>>>

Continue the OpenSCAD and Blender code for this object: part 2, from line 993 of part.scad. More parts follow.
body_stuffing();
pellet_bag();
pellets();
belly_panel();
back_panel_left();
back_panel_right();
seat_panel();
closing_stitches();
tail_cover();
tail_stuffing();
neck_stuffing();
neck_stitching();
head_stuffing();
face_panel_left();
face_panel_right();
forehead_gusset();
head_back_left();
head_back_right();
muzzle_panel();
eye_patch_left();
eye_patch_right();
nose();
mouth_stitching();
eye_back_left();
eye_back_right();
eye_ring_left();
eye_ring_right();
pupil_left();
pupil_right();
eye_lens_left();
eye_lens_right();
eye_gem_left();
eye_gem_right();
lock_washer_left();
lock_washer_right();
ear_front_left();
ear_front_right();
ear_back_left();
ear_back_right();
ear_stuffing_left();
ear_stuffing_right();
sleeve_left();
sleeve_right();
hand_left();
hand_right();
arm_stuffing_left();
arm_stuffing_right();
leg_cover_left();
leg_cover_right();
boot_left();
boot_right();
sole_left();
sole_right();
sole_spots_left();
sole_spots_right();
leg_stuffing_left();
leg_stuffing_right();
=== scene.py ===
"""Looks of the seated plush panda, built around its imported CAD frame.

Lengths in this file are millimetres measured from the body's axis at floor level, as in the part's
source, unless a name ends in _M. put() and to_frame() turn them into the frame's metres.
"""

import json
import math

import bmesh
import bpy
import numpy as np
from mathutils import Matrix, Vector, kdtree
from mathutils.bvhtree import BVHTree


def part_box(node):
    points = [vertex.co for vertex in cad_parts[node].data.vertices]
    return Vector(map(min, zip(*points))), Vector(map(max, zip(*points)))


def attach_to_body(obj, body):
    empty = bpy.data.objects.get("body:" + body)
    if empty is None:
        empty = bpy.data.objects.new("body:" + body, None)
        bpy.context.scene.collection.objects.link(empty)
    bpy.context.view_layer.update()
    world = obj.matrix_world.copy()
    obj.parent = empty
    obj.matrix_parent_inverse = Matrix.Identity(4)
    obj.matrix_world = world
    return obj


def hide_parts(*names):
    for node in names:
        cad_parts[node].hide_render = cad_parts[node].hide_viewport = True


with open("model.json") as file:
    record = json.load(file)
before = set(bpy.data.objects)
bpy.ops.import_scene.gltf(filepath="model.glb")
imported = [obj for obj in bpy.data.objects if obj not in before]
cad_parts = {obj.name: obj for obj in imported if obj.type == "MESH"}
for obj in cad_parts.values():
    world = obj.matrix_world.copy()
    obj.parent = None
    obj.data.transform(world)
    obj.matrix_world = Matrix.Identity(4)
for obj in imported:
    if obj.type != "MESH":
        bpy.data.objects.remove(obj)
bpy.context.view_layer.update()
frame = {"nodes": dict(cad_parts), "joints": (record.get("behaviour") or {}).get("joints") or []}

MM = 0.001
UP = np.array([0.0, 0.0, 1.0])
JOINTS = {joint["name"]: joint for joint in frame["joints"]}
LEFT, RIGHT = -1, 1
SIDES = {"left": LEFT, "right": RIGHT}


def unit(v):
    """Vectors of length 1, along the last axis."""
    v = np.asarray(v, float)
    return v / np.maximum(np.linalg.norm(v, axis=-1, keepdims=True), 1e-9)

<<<

_Exercise details_:
Extract every line containing the string "frame" from the material.

_Solved problem_:
"""Looks of the seated plush panda, built around its imported CAD frame.
source, unless a name ends in _M. put() and to_frame() turn them into the frame's metres.
frame = {"nodes": dict(cad_parts), "joints": (record.get("behaviour") or {}).get("joints") or []}
JOINTS = {joint["name"]: joint for joint in frame["joints"]}